Task objective:
Among the lines below, keep only those from the one containing "placing and writing" through the one containing "obj.parent = empty", and reproduce them exactly.

※

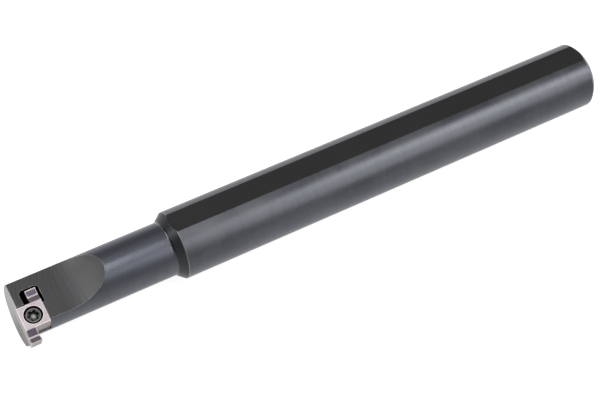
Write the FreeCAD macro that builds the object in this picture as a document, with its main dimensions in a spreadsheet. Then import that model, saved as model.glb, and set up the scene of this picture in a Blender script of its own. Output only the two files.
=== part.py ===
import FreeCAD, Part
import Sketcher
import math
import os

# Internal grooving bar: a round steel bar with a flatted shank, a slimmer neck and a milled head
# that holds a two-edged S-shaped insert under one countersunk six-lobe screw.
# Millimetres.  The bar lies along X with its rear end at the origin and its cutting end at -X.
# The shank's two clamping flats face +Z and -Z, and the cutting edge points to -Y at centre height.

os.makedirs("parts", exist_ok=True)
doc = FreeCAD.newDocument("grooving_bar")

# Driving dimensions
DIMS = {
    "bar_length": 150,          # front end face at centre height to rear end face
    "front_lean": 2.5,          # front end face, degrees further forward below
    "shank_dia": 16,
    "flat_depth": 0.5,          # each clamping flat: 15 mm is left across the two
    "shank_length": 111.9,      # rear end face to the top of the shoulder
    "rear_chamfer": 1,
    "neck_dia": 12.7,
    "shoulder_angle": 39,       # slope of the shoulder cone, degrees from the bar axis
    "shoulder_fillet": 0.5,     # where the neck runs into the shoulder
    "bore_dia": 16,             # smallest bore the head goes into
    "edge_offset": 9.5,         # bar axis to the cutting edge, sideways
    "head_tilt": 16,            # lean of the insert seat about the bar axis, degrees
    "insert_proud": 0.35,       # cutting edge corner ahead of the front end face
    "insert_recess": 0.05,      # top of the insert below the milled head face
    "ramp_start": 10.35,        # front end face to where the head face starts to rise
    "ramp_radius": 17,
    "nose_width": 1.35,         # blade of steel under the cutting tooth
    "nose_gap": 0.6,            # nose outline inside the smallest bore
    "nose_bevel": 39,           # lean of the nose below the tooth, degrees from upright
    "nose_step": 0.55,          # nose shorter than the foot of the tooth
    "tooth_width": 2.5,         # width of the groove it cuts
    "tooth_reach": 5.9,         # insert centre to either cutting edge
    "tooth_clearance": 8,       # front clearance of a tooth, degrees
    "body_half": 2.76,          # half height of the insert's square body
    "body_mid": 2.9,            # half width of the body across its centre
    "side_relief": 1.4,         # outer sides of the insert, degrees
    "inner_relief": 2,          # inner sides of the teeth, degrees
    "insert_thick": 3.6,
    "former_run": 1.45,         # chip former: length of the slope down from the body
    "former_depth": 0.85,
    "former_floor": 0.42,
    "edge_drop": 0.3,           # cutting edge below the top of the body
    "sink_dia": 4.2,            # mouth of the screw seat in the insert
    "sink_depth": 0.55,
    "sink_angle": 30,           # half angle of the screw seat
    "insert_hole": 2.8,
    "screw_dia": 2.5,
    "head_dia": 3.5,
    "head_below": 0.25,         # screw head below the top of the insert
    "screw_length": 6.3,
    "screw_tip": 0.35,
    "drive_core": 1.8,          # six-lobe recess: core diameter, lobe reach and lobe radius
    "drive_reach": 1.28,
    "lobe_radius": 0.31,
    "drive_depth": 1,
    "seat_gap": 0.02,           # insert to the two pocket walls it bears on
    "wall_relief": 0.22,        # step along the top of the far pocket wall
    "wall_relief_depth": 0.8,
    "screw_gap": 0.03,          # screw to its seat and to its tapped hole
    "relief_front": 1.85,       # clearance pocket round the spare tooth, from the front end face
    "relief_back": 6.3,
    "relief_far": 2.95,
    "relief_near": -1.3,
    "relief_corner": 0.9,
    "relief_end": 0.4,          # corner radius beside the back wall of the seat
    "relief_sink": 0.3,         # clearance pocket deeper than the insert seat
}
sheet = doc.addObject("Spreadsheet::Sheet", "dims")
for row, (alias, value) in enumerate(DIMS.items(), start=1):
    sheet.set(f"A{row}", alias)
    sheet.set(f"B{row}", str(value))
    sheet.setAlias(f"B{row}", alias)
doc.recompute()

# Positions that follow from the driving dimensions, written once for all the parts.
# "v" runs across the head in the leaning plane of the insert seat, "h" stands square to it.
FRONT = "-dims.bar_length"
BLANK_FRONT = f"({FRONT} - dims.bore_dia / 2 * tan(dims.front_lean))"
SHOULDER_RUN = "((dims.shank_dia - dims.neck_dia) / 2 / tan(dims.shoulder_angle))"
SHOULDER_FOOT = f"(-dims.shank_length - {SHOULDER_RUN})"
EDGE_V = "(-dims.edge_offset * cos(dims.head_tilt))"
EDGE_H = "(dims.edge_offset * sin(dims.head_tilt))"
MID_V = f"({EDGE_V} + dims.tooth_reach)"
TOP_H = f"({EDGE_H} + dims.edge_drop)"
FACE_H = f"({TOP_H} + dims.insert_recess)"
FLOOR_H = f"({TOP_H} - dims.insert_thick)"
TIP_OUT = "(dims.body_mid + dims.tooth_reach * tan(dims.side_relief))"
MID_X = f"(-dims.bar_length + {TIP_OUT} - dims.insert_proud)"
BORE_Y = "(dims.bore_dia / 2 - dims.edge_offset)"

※

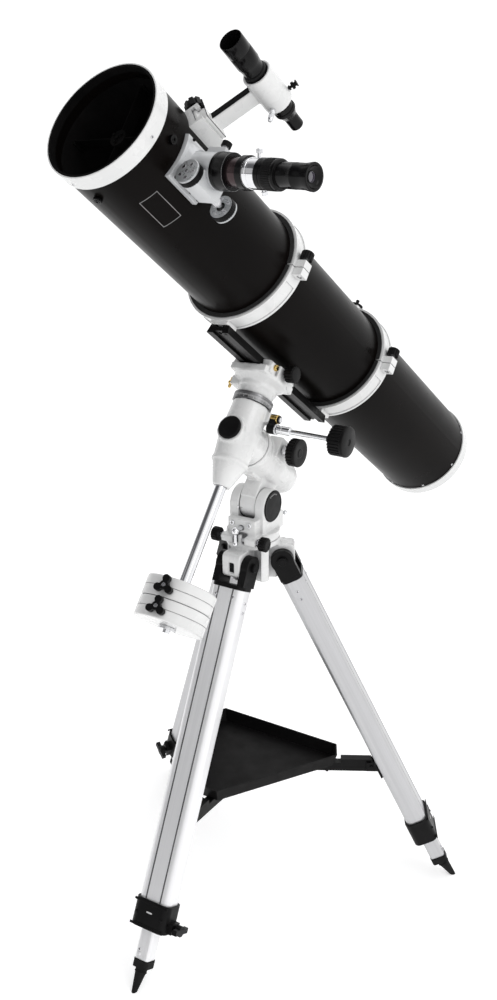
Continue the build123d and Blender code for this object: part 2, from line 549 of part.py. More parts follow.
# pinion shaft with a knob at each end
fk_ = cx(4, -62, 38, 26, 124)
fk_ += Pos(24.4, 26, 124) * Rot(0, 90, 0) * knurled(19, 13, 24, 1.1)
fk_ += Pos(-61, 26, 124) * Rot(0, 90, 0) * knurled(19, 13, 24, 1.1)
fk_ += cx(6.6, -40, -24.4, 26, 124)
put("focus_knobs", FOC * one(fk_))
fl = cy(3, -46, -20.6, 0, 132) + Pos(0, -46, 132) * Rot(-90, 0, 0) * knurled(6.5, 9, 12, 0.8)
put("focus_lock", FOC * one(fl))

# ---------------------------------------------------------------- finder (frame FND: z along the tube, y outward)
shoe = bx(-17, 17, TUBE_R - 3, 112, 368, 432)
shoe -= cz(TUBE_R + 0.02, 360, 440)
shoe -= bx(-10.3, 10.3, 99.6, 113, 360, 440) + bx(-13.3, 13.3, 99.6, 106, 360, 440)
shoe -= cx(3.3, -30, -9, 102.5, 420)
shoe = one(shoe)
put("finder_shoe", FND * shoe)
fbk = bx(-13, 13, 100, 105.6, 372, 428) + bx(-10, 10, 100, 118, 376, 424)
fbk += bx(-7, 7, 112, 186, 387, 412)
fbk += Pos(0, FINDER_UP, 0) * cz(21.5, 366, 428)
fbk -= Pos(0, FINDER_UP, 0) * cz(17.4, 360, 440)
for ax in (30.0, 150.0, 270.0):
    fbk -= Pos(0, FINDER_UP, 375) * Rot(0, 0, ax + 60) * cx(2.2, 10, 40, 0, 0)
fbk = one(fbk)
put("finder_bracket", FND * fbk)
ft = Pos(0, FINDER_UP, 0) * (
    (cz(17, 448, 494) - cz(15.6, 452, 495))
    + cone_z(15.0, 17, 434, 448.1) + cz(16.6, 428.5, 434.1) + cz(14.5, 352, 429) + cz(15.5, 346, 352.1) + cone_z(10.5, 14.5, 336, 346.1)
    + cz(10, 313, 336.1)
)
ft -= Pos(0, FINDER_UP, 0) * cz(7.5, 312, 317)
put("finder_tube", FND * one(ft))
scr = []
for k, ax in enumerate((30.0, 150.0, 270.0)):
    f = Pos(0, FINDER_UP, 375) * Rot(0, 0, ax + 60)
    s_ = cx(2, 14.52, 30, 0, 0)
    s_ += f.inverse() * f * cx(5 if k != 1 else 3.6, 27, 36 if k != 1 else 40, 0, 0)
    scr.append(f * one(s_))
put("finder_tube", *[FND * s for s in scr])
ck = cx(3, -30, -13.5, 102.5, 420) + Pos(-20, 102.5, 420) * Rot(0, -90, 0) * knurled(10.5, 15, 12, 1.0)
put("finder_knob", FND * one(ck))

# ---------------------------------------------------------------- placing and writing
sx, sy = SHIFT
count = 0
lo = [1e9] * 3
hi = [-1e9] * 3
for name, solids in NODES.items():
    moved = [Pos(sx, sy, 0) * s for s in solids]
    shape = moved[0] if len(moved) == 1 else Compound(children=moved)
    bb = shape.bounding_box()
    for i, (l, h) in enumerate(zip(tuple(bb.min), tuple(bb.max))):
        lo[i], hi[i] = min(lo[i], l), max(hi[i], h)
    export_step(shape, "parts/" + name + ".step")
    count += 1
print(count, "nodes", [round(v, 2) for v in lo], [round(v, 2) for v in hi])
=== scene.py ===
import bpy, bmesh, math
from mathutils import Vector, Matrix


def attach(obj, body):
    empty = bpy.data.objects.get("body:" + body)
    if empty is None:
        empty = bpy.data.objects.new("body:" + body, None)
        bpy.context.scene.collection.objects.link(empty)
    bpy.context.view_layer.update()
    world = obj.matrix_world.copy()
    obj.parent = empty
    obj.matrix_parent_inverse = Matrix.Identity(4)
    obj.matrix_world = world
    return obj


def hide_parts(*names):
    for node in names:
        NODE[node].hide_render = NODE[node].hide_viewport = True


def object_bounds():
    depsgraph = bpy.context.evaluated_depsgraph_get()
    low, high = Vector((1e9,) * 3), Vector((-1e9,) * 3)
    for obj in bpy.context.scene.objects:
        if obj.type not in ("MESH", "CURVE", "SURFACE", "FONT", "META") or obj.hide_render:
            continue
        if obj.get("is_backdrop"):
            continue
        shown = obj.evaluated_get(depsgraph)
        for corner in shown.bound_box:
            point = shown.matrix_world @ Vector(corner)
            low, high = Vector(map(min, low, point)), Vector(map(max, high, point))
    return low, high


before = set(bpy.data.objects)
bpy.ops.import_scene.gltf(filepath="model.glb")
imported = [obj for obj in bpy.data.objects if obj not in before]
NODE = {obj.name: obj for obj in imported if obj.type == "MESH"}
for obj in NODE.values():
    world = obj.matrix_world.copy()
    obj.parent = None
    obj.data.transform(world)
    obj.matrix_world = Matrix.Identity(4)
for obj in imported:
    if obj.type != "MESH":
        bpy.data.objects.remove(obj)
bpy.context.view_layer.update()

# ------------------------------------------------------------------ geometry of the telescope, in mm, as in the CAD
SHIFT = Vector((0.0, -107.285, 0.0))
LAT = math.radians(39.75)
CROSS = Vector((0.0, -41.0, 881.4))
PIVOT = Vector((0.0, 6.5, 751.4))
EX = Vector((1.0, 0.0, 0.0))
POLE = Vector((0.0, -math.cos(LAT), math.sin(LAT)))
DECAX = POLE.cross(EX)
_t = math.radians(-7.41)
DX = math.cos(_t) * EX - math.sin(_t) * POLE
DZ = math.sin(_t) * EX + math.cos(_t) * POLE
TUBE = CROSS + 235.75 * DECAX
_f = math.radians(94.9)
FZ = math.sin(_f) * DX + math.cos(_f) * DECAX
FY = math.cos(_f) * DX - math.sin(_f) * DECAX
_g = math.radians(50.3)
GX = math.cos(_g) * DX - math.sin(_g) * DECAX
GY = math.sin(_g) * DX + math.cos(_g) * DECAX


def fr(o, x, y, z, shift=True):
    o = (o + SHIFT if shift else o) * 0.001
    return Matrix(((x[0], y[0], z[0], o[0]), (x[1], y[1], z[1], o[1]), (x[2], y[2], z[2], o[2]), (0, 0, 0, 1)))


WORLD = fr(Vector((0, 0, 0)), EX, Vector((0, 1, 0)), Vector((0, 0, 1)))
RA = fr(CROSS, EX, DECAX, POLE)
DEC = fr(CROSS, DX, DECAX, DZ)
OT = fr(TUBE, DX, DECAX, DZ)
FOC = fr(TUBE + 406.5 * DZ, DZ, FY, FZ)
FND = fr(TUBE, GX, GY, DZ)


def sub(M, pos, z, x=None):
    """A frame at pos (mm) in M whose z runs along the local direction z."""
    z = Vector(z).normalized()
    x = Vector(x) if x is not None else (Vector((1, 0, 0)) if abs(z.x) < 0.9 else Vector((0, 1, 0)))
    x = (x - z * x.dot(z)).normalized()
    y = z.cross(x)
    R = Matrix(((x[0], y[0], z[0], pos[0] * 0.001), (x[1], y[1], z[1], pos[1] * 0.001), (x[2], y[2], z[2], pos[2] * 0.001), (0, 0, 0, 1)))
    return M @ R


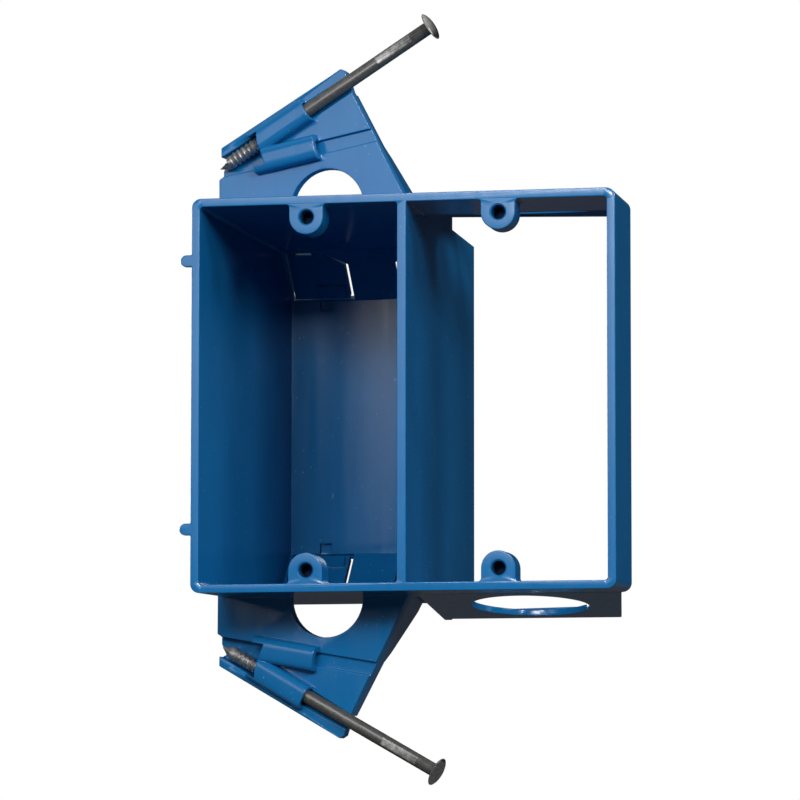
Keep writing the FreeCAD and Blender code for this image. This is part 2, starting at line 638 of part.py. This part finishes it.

※

Exercise output:
# ---------------------------------------------------------------- placing and writing
sx, sy = SHIFT
count = 0
lo = [1e9] * 3
hi = [-1e9] * 3
for name, solids in NODES.items():
    moved = [Pos(sx, sy, 0) * s for s in solids]
    shape = moved[0] if len(moved) == 1 else Compound(children=moved)
    bb = shape.bounding_box()
    for i, (l, h) in enumerate(zip(tuple(bb.min), tuple(bb.max))):
        lo[i], hi[i] = min(lo[i], l), max(hi[i], h)
    export_step(shape, "parts/" + name + ".step")
    count += 1
print(count, "nodes", [round(v, 2) for v in lo], [round(v, 2) for v in hi])
=== scene.py ===
import bpy, bmesh, math
from mathutils import Vector, Matrix


def attach(obj, body):
    empty = bpy.data.objects.get("body:" + body)
    if empty is None:
        empty = bpy.data.objects.new("body:" + body, None)
        bpy.context.scene.collection.objects.link(empty)
    bpy.context.view_layer.update()
    world = obj.matrix_world.copy()
    obj.parent = empty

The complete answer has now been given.